Learn Flink:Fault Tolerance

Fault Tolerance via State Snapshots 通过状态快照实现容错 State Backends 状态后端

The keyed state managed by Flink is a sort of sharded, key/value store, and the working copy of each item of keyed state is kept somewhere local to the taskmanager responsible for that key. Operator state is also local to the machine(s) that need(s) it.
Flink管理的keyed state是一种分片的键/值存储，每个keyed state的工作副本保存在负责该key的taskmanager的本地某处。
Operator state也是存储在它运行机器的本地。

This state that Flink manages is stored in a state backend. Two implementations of state backends are available – one based on RocksDB, an embedded key/value store that keeps its working state on disk, and another heap-based state backend that keeps its working state in memory, on the Java heap.
Flink管理的状态存储在状态后端。状态后端有两种实现——一种基于RocksDB，这是一种嵌入式键/值存储，将其工作状态保存在磁盘上;另一种基于堆的状态后端，将其运行状态保存在内存中，保存在Java堆上。

>Supports state larger than available memory 支持大于可用内存的状态
>Rule of thumb: 10x slower than heap-based backends 经验法则：比基于堆的后端慢10倍

When working with state kept in a heap-based state backend, accesses and updates involve reading and writing objects on the heap. But for objects kept in the EmbeddedRocksDBStateBackend, accesses and updates involve serialization and deserialization, and so are much more expensive. But the amount of state you can have with RocksDB is limited only by the size of the local disk. Note also that only the EmbeddedRocksDBStateBackend is able to do incremental snapshotting, which is a significant benefit for applications with large amounts of slowly changing state.
当使用保存在基于堆的状态后端中的状态时，访问和更新状态就涉及在堆上读取和写入对象。
但是对于保存在EmbeddedRocksDBStateBackend中的对象，访问和更新状态就涉及序列化和反序列化，因此成本要高得多。
但RocksDB的状态量仅受本地磁盘大小的限制。还请注意，只有EmbeddedRocksDBStateBackend能够进行增量快照，这对于具有大量缓慢变化状态的应用程序是一个显著的好处。

Both of these state backends are able to do asynchronous snapshotting, meaning that they can take a snapshot without impeding the ongoing stream processing.
这两个状态后端都能够进行异步快照，这意味着它们可以在不妨碍正在进行的流处理的情况下进行快照。

Checkpoint Storage 检查点存储

Flink periodically takes persistent snapshots of all the state in every operator and copies these snapshots somewhere more durable, such as a distributed file system. In the event of the failure, Flink can restore the complete state of your application and resume processing as though nothing had gone wrong.
Flink定期获取operator中所有状态的持久快照，并将这些快照复制到更持久的地方，例如分布式文件系统。
在发生故障的情况下，Flink可以恢复应用程序的完整状态并恢复处理，就好像什么都没有发生一样。

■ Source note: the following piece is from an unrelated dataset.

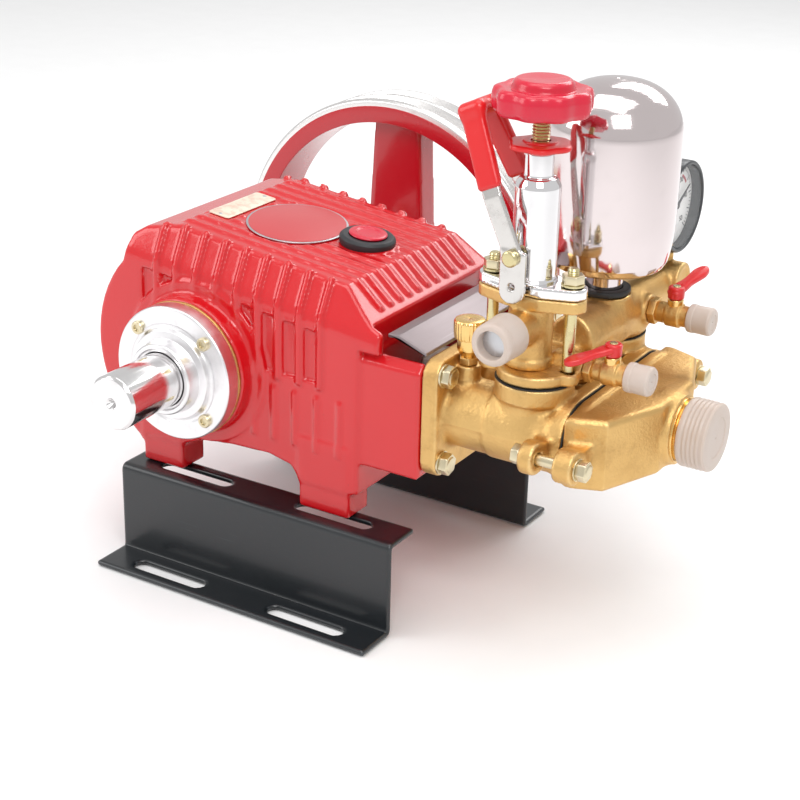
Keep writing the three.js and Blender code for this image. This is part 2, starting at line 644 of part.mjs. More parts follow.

The location where these snapshots are stored is defined via the jobs checkpoint storage. Two implementations of checkpoint storage are available - one that persists its state snapshots to a distributed file system, and another that users the JobManager’s heap.
存储这些快照的位置通过该job的检查点存储定义。检查点存储有两种实现——一种将其状态快照持久化到分布式文件系统，另一种使用JobManager的堆。

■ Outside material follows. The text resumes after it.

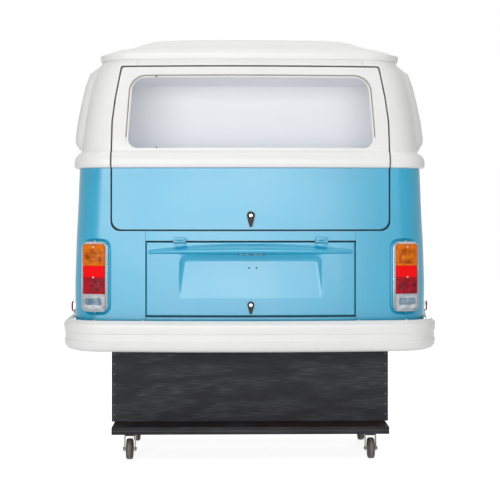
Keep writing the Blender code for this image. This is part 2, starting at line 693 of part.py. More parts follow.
# Latches: a tear-drop paddle lock on each door, with its key barrel
LATCH_THICK = 0.012
LATCH_STEPS = 12
BARREL_PROUD = 0.004
HATCH_LATCH = {"rise": 0.091, "height": 0.076, "half": 0.0195}
LID_LATCH = {"rise": 0.072, "height": 0.060, "half": 0.0165}
for name, low, size in (("hatch_latch", HATCH_LOW_Z, HATCH_LATCH), ("lid_latch", LID_LOW_Z, LID_LATCH)):
    half = size["half"]
    head_z = low + size["rise"] - half
    foot_z = low + size["rise"] - size["height"]
    tip = half / 3
    outline = []
    for step in range(LATCH_STEPS + 1):
        angle = math.pi * step / LATCH_STEPS
        outline.append((half * math.cos(angle), head_z + half * math.sin(angle)))
    outline += [(-tip, foot_z + tip / 2), (0, foot_z), (tip, foot_z + tip / 2)]
    latch = prism(name, outline, depth(-LATCH_THICK), depth(-SEAM), BLACK_METAL)
    joined(latch, rod_cutter(f"{name}_barrel", (0, depth(-LATCH_THICK - BARREL_PROUD), head_z),
                             (0, depth(-LATCH_THICK / 2), head_z), half / 2))

# What swings with the hatch and with the lid hangs from an empty on its hinge's axis
hatch_pivot = pivot("hatch_axis", (0, hatch_axis_y, hatch_axis_up))
for name in ("hatch_upper", "hatch_lower", "hatch_latch"):
    hang(bpy.data.objects[name], hatch_pivot)
lid_pivot = pivot("lid_axis", (0, lid_axis_y, LID_TOP_Z))
for name in ("lid", "lid_latch"):
    hang(bpy.data.objects[name], lid_pivot)

# Tail lamps: a housing let into each corner, with amber, red and clear lenses one over another
LAMP_TURN = math.radians(14.5)
LAMP_HALF = 0.066
LAMP_HEIGHT = 0.339
LAMP_RISE = 0.097
LAMP_LOW_Z = SKIRT_Z + LAMP_RISE
LAMP_RADIUS = 0.030
LAMP_SEAT = 0.022
LAMP_PROUD = 0.004
LENS_MARGIN = 0.011
LENS_PROUD = 0.016
LENS_SOFT = 0.006
LENS_BRIM_SHARE = 0.5
LENS_LOW_Z = LAMP_LOW_Z + LENS_MARGIN
LENS_HEIGHT = LAMP_HEIGHT - LENS_MARGIN * 2
CLEAR_SHARE = 0.24
RED_SHARE = 0.67
LENSES = (("clear", CLEAR_LENS, 0, CLEAR_SHARE), ("red", RED_LENS, CLEAR_SHARE, RED_SHARE),
          ("amber", AMBER_LENS, RED_SHARE, 1))
LEDGE_SIDE = 0.030
LEDGE_END = 0.017
LEDGE_FOOT = 0.002
LEDGE_DEPTH = 0.020
LAMP_MIDDLE_Z = LAMP_LOW_Z + LAMP_HEIGHT / 2


def lamp_outline(shrink, widen=0.0):
    half = LAMP_HALF - shrink + widen
    low, high = LAMP_LOW_Z + shrink, LAMP_LOW_Z + LAMP_HEIGHT - shrink
    radius = LAMP_RADIUS - shrink
    return rounded(both_sides([(half, low, radius), (half, high, radius)]))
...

>Supports very large state size 支持非常大的状态
>Highly durable 高度耐用
>Recommended for production deployments 建议用于生产部署
>Good for testing and experimentation with small state (locally) 适用于小状态（本地）的测试和实验

State Snapshots 状态快照 Definitions 定义

1.Snapshot – a generic term referring to a global, consistent image of the state of a Flink job. A snapshot includes a pointer into each of the data sources (e.g., an offset into a file or Kafka partition), as well as a copy of the state from each of the job’s stateful operators that resulted from having processed all of the events up to those positions in the sources.
快照–一个通用术语，指Flink作业状态的全局一致图像。快照包括指向每个数据源的指针（例如，文件或Kafka分区中的偏移量），以及来自每个作业带状态的operators的状态副本，该状态产生于对数据源中指针之前的所有事件的处理。

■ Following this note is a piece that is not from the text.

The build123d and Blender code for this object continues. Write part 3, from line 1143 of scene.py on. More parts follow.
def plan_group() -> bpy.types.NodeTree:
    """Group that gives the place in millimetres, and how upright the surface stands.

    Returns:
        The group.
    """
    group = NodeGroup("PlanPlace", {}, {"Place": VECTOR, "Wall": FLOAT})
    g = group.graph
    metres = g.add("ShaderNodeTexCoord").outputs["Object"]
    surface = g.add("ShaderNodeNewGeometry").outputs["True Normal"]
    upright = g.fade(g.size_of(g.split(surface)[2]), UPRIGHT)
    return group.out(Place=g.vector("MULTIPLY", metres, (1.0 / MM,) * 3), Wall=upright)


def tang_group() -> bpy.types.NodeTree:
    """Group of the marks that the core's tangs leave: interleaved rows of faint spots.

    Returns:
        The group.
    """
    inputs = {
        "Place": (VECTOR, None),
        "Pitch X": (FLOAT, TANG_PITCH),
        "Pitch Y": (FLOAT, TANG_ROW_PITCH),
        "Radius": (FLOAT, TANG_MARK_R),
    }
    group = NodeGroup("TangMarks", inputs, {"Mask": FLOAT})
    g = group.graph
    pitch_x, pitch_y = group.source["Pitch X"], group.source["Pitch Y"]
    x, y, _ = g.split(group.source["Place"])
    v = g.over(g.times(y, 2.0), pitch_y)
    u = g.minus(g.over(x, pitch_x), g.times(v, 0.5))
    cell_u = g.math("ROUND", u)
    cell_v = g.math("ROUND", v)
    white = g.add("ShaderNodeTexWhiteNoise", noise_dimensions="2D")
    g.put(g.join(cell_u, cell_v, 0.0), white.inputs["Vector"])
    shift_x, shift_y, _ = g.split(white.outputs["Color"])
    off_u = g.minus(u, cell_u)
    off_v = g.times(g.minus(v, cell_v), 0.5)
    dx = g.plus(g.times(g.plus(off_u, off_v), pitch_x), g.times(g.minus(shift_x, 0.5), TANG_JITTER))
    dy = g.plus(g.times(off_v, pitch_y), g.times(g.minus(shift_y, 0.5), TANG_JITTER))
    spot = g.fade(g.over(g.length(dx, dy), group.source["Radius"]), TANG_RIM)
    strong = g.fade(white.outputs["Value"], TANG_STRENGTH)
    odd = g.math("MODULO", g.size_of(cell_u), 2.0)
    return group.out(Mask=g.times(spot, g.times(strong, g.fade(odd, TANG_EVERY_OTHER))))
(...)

2.Checkpoint – a snapshot taken automatically by Flink for the purpose of being able to recover from faults. Checkpoints can be incremental, and are optimized for being restored quickly.
检查点–Flink为了能够从故障中恢复而自动拍摄的快照。检查点可以是增量的，并针对快速恢复进行了优化。

3.Externalized Checkpoint – normally checkpoints are not intended to be manipulated by users. Flink retains only the n-most-recent checkpoints (n being configurable) while a job is running, and deletes them when a job is cancelled. But you can configure them to be retained instead, in which case you can manually resume from them.
外部化检查点——通常情况下，检查点不会被用户操纵。Flink在作业运行时仅保留n个最近的检查点（n个可配置），并在作业取消时删除它们。但您可以将它们配置为保留，在这种情况下，您可以手动从它们恢复计算结果。

4.Savepoint – a snapshot triggered manually by a user (or an API call) for some operational purpose, such as a stateful redeploy/upgrade/rescaling operation. Savepoints are always complete, and are optimized for operational flexibility.
保存点–用户（或API调用）出于某些操作目的手动触发的快照，如有状态重新部署/升级/重新缩放操作。保存点始终完整，并针对操作灵活性进行了优化。

How does State Snapshotting Work? 状态快照是如何工作的？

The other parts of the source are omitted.